Reported in 2004, this email shows a spider eating a snake. Once again there are variants of the email, customised to various locations around the world. The names have also been changed depending on the variant. The following is an Australian version of the email.
Subject: Come to Australia, where our spiders eat our snakes!
Don’t Mess with a Redback Spider!!
An office receptionist got the shock of her life earlier this week when she found a 70cm long snake entangled in the web of a deadly spider. Tania Robertson, a receptionist at an electrical firm in Perth, came in to work on Tuesday and spotted the sight next to a desk in her office. The snake, which had obviously died from the spider’s poisonous bite, was off the ground and caught up in the web.

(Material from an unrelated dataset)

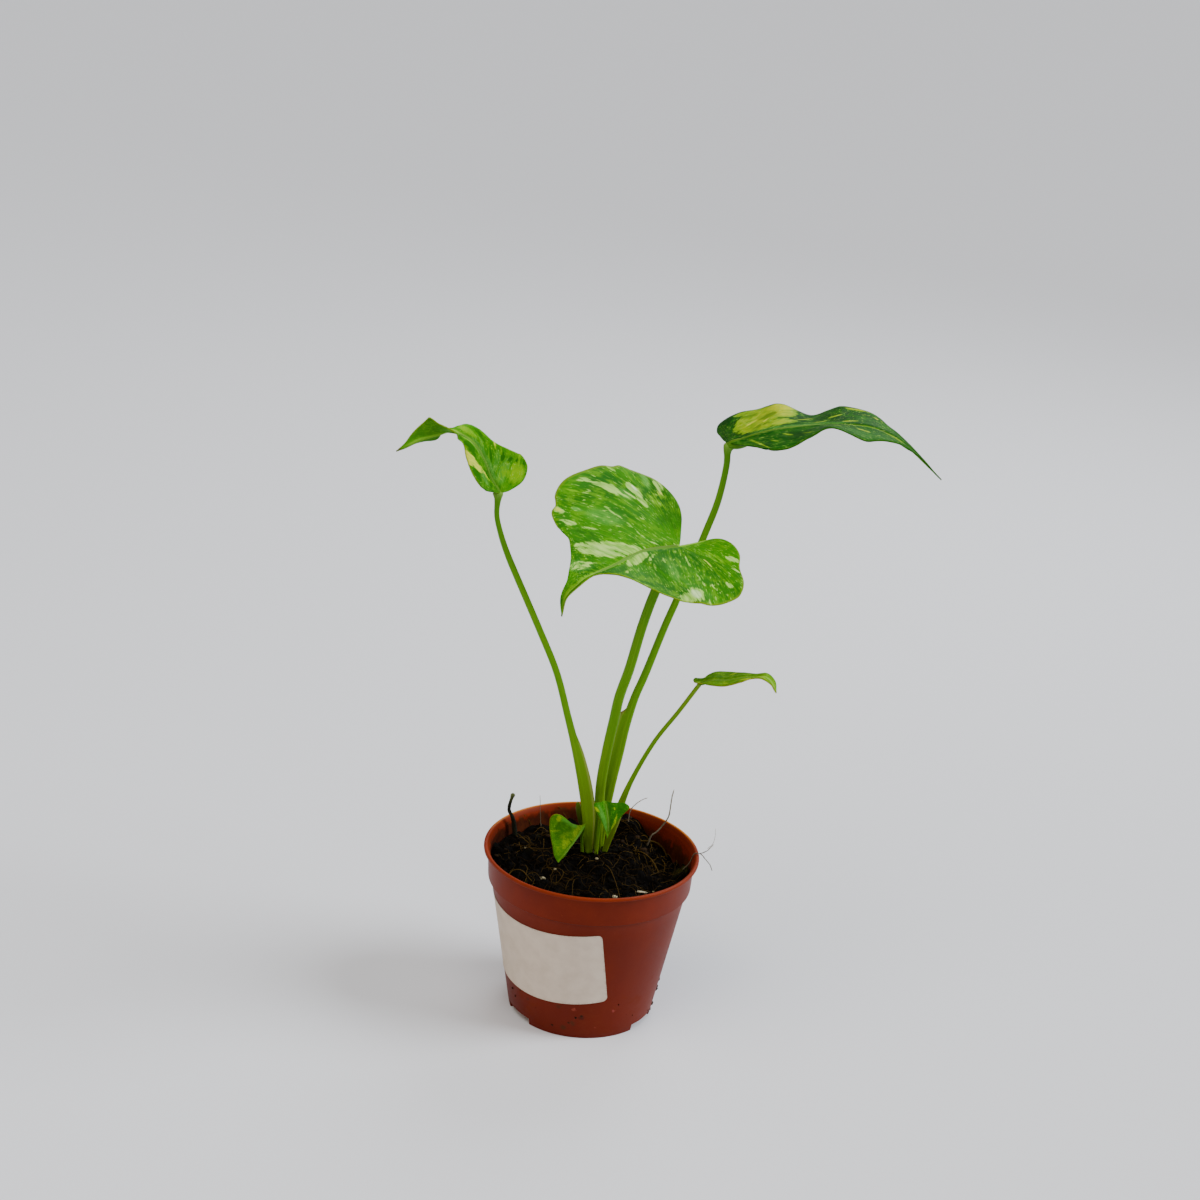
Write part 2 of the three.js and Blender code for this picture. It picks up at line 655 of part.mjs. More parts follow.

This email is based on factual events that occurred in Bloemfontein, South Africa. The spider was identified by an arachnologist as being a Brown Button Spider. The snake was 14cm in length and identified by a herpetologist as an Aurora House Snake.

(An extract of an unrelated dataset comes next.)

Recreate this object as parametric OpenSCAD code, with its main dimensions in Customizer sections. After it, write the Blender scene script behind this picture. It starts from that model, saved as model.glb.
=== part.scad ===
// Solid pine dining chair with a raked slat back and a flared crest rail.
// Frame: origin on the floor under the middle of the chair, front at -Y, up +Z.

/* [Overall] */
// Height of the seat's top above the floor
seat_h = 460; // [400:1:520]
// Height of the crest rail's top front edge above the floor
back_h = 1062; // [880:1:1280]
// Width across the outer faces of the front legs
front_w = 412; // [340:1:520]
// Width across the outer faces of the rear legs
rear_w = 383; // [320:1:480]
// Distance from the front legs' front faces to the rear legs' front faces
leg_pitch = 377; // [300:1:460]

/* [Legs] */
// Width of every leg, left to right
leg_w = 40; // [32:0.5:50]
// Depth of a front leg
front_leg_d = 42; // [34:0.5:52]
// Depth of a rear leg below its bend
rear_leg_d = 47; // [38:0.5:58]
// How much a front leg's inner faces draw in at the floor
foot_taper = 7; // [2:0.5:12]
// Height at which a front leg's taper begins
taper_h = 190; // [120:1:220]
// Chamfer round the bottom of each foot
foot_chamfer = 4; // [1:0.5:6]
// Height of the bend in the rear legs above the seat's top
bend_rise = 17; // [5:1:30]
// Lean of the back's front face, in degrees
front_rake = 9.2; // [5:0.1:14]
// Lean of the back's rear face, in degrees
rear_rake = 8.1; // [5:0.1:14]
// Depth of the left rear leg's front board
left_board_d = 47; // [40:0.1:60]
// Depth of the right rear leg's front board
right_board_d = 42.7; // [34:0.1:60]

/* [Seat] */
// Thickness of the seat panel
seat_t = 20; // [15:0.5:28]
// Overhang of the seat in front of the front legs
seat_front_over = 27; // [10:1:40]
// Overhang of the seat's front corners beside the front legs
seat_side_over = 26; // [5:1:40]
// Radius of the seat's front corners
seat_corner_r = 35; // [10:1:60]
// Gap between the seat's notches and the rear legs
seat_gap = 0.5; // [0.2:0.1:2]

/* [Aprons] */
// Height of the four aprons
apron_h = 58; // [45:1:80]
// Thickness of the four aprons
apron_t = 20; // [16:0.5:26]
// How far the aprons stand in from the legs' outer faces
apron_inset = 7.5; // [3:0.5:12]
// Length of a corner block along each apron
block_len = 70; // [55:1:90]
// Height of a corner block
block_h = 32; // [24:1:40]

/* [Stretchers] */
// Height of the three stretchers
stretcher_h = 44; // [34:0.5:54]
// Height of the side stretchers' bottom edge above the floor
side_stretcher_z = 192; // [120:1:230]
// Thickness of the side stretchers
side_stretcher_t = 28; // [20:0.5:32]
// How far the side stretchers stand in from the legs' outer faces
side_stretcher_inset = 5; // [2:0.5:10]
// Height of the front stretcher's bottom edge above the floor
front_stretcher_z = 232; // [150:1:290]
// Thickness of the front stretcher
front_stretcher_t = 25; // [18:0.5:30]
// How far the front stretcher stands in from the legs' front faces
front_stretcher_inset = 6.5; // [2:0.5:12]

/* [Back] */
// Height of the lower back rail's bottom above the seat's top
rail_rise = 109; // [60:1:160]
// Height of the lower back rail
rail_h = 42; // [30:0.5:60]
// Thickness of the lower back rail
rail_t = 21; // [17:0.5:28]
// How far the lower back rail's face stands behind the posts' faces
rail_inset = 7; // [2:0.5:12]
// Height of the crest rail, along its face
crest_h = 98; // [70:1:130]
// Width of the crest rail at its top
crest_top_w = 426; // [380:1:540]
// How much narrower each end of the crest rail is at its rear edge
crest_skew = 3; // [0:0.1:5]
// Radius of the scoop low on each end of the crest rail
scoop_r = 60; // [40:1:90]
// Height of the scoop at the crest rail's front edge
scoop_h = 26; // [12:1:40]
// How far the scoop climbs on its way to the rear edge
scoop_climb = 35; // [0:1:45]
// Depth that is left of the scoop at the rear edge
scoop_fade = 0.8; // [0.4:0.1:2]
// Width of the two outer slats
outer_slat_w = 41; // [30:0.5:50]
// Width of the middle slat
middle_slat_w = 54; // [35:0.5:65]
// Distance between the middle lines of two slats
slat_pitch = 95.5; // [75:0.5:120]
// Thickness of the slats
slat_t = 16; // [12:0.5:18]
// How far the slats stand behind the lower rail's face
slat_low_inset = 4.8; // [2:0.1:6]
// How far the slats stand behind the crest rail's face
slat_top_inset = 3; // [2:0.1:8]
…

The snake was probably caught the day before the photos were taken. Brown Button Spiders spin a web designed to catch prey moving on the ground. Their thick sticky silk would be strong enough to entangle a small snake this size. Brown Button Spider webs are designed in such a way that the more the prey struggles to free itself, the more it gets stuck in the web.
The effects of the spider’s venom on the snake are not well known. The snake could have died from either stress or from the affects of the spider’s venom. The snake’s blood and other body fluids would have been ingested by the spider.
Although this is a rare occurrence, it’s not the only instance where a spider has caught unusual prey. Golden Orb-Web spiders spin huge webs using very strong silk. They have been recorded to catch small birds and bats in their webs.
This email is based upon facts, sewn together with fiction.